C’est à partir de cette anthropologie que se comprend la singularité judéo-chrétienne, et que Girard donne à la révélation un sens à proprement parler épistémologique : ce que révèlent en effet certains textes vétéro-testamentaires et de façon encore plus décisive les Évangiles n’est autre que le mécanisme de la violence que les autres cultures et religions laissaient dans l’ombre du sacrifice : « Le mythe est contre la victime, alors que la Bible est pour » affirme ainsi Girard de façon péremptoire (p. 242). Ce retournement de perspective est à l’origine d’une mise en lumière de la violence et conduit même, dans le christianisme, à une identification de Dieu aux victimes des pratiques sacrificielles et, par extension, à l’ensemble des personnes souffrantes. La Passion devient alors l’événement d’une théologie contre-sacrificielle : en prenant la place de la victime, le Fils de Dieu expose aux yeux de tous l’injustice d’une société fondée sur la violence.

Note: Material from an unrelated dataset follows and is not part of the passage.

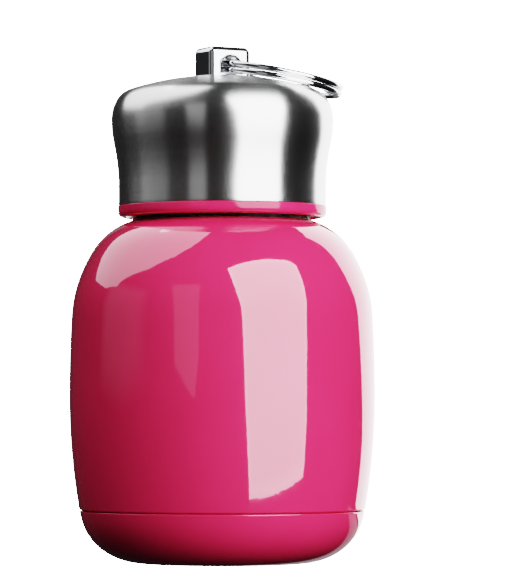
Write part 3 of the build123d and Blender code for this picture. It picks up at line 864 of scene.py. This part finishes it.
def softbox(name, corners, power, edge=1.0, fade=0.0, shares=PANEL_SHARES, distance=LIGHT_RADIUS):
    """A light panel from corners of (azimuth, elevation) in degrees, seen from the flask.

    Azimuth 0 is -Y and 90 is +X. The edge factor brightens or darkens its border, fade dims it towards its
    lower end, and the shares are the sizes of its nested outlines.
    """

    def at(azimuth, elevation):
        a, e = math.radians(azimuth), math.radians(elevation)
        heading = Vector((math.sin(a) * math.cos(e), -math.cos(a) * math.cos(e), math.sin(e)))
        return LIGHT_CENTRE + heading * distance

    outline = [at(a, e) for a, e in corners]
    middle = sum(outline, Vector()) / len(outline)
    mesh_points, glow = [], []
    tops, bottoms = max(p.z for p in outline), min(p.z for p in outline)
    for share in shares:
        for p in outline:
            q = middle + (p - middle) * share
            height = (q.z - bottoms) / (tops - bottoms)
            border = edge if share > BORDER_SHARE else 1.0
            mesh_points.append(q)
            glow.append(border * (1 - fade * (1 - height)))
    mesh_points.append(middle)
    glow.append(1 - fade / 2)
    n = len(outline)
    faces = []
    for ring in range(len(shares) - 1):
        for k in range(n):
            j = (k + 1) % n
            faces.append((ring * n + k, ring * n + j, (ring + 1) * n + j, (ring + 1) * n + k))
    last = (len(shares) - 1) * n
    faces += [(last + k, last + (k + 1) % n, len(mesh_points) - 1) for k in range(n)]
    mesh = bpy.data.meshes.new(name)
    mesh.from_pydata([tuple(p) for p in mesh_points], [], faces)
    attribute = mesh.attributes.new("glow", "FLOAT", "POINT")
    attribute.data.foreach_set("value", glow)
    material = bpy.data.materials.new(name)
    material.use_nodes = True
    tree = material.node_tree
    tree.nodes.clear()
    out = tree.nodes.new("ShaderNodeOutputMaterial")
    shine = tree.nodes.new("ShaderNodeEmission")
    shine.inputs["Color"].default_value = (1.0, 1.0, 1.0, 1.0)
    level = tree.nodes.new("ShaderNodeAttribute")
    level.attribute_name = "glow"
    times = tree.nodes.new("ShaderNodeMath")
    times.operation = "MULTIPLY"
    times.inputs[1].default_value = power
    tree.links.new(level.outputs["Fac"], times.inputs[0])
    tree.links.new(times.outputs[0], shine.inputs["Strength"])
    tree.links.new(shine.outputs[0], out.inputs["Surface"])
    mesh.materials.append(material)
    panel = bpy.data.objects.new(name, mesh)
    scene.collection.objects.link(panel)
    panel.visible_camera = False
    panel.visible_shadow = False
    panel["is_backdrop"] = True
    return panel


softbox("light_front_right", [
    (5, 45), (23, 49), (47, 49), (68, 44), (72, 40), (68, 22), (64, 0), (64, -15), (44, -19), (21, -21),
    (18, -10), (15, 5), (10, 28),
], 4.3, edge=1.12, fade=0.22)
softbox("light_right_rear", [
    (152, 47), (138, 49), (124, 48), (121, 34), (121, 18), (124, 4), (130, -6), (132, -12),
    (150, -13), (172, -13), (178, 0), (176, 20), (172, 38),
], 2.5, fade=0.1)
softbox("light_left_high", [
    (-110, 19), (-124, 19), (-134, 24), (-146, 33), (-153, 42), (-150, 54), (-138, 63), (-125, 73),
    (-134, 84), (-53, 80), (-40, 70), (-41, 60), (-51, 50), (-69, 38), (-89, 27), (-91, 17),
], 1.9, fade=0.45)
softbox("light_left_crease", [
    (-144, 57), (-136, 63), (-107, 61), (-89, 50), (-95, 49), (-112, 59),
], 3.4, distance=0.66)
softbox("light_left_low", [
    (-104, -2), (-104, 24), (-80, 27), (-56, 24), (-56, -2), (-80, -5),
], 0.19, edge=0.0, shares=SOFT_SHARES, fade=0.4)
softbox("light_front_left", [(-41, 29), (-18, 31), (-17, 3), (-20, -2), (-35, 2), (-37, 16)], 0.27)
softbox("light_low_right", [
    (119, -14), (132, -13), (178, -14), (178, -28), (150, -26), (128, -18),
], 0.34, fade=0.5)
softbox("light_behind", [(166, -6), (166, 42), (182, 50), (198, 42), (198, -6), (182, -8)], 0.12)

world = bpy.data.worlds.new("studio")
scene.world = world
world.use_nodes = True
tree = world.node_tree
tree.nodes.clear()
out = tree.nodes.new("ShaderNodeOutputWorld")
seen = tree.nodes.new("ShaderNodeBackground")
seen.inputs["Color"].default_value = (1, 1, 1, 1)
seen.inputs["Strength"].default_value = BACKDROP
fill = tree.nodes.new("ShaderNodeBackground")
fill.inputs["Color"].default_value = (1, 1, 1, 1)
path = tree.nodes.new("ShaderNodeLightPath")
level = tree.nodes.new("ShaderNodeMapRange")
level.inputs["To Min"].default_value = FILL_DIFFUSE
level.inputs["To Max"].default_value = FILL_GLOSSY
tree.links.new(path.outputs["Is Glossy Ray"], level.inputs["Value"])
heading = tree.nodes.new("ShaderNodeTexCoord")
split = tree.nodes.new("ShaderNodeSeparateXYZ")
tree.links.new(heading.outputs["Generated"], split.inputs[0])
rise = tree.nodes.new("ShaderNodeMapRange")
rise.inputs["From Min"].default_value = -0.5
rise.inputs["From Max"].default_value = 0.3
rise.inputs["To Min"].default_value = FILL_FROM_BELOW
rise.inputs["To Max"].default_value = 1.0
tree.links.new(split.outputs["Z"], rise.inputs["Value"])
times = tree.nodes.new("ShaderNodeMath")
times.operation = "MULTIPLY"
tree.links.new(level.outputs["Result"], times.inputs[0])
tree.links.new(rise.outputs["Result"], times.inputs[1])
tree.links.new(times.outputs[0], fill.inputs["Strength"])
choose = tree.nodes.new("ShaderNodeMixShader")
tree.links.new(path.outputs["Is Camera Ray"], choose.inputs[0])
tree.links.new(fill.outputs[0], choose.inputs[1])
tree.links.new(seen.outputs[0], choose.inputs[2])
tree.links.new(choose.outputs[0], out.inputs["Surface"])

bm = bmesh.new()
bmesh.ops.create_circle(bm, cap_ends=True, segments=96, radius=FLOOR_RADIUS)
floor_mesh = bpy.data.meshes.new("floor")
bm.to_mesh(floor_mesh)
bm.free()
floor = bpy.data.objects.new("floor", floor_mesh)
floor.location = (0, 0, -FLOOR_GAP)
scene.collection.objects.link(floor)
material = bpy.data.materials.new("pale_floor")
material.use_nodes = True
tree = material.node_tree
shader = tree.nodes["Principled BSDF"]
grain = tree.nodes.new("ShaderNodeTexNoise")
grain.inputs["Scale"].default_value = 3.0
tone = tree.nodes.new("ShaderNodeMix")
tone.data_type = "RGBA"
tone.inputs["A"].default_value = (0.80, 0.80, 0.80, 1)
tone.inputs["B"].default_value = (0.84, 0.84, 0.84, 1)
tree.links.new(grain.outputs["Fac"], tone.inputs["Factor"])
tree.links.new(tone.outputs["Result"], shader.inputs["Base Color"])
shader.inputs["Roughness"].default_value = 0.9
shader.inputs["Specular IOR Level"].default_value = 0.1
shader.inputs["Emission Color"].default_value = (1, 1, 1, 1)
shader.inputs["Emission Strength"].default_value = BACKDROP
floor_mesh.materials.append(material)
floor.visible_glossy = False
floor.visible_diffuse = False
floor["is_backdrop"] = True

camera_data = bpy.data.cameras.new("camera")
camera_data.lens = 223.12
camera_data.sensor_width = 36.0
camera_data.dof.use_dof = False
camera_data.clip_start = 0.01
camera_data.clip_end = 50.0
camera = bpy.data.objects.new("camera", camera_data)
scene.collection.objects.link(camera)
camera.location = (0.0, -0.950, 0.0407)
camera.rotation_euler = Vector((0.008482, 1.0, 0.031938)).to_track_quat("-Z", "Y").to_euler()
scene.camera = camera

scene.view_settings.view_transform = "Filmic"
scene.view_settings.look = "High Contrast"
scene.view_settings.exposure = 0.45
scene.view_settings.gamma = 1.0

bpy.context.view_layer.update()
low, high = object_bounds()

Qu’en est-il alors de la violence et du sacrifice dans les sociétés modernes et sécularisées qui ont largement renoncé au christianisme ? Qu’en est-il également de la violence et du sacrifice dans des sociétés de plus en plus horizontales qui décuplent les relations de rivalité ? Comme l’affirme Bernard Perret, « notre situation a bel et bien un caractère apocalyptique, mais ce n’est nullement dû à une incapacité foncière et définitive de maîtriser la violence par des moyens de moins en moins tributaires de l’esprit du sacré violent : toute l’histoire prouve le contraire. Si notre situation est apocalyptique, c’est parce que l’intensification des interdépendances sociales et des contraintes de survie collective nous oblige à franchir de nouvelles étapes dans la construction d’un ordre humain non violent et que rien ne nous garantit que nous en sommes capables » (p. 313). Comment l’anthropologie mimétique pourrait-elle nous aider dans ce contexte ? C’est à cette question, urgente, que tente de répondre Bernard Perret dans la dernière partie de son ouvrage, mais ce sont assurément ces développements qui laissent le lecteur insatisfait : car dire que les modèles de comportement se substituent à l’imitation rituelle de la violence chez Platon, énoncer que les rois reportèrent sur leur personne la violence de la société, souligner que la concurrence n’est autre que la ritualisation moderne de l’antagonisme mimétique, rappeler que la démocratie est le seul régime qui prend pour principe l’élimination de la violence, etc., ne nous semble hélas pas constituer des pistes de réflexion à la hauteur de la question soulevée.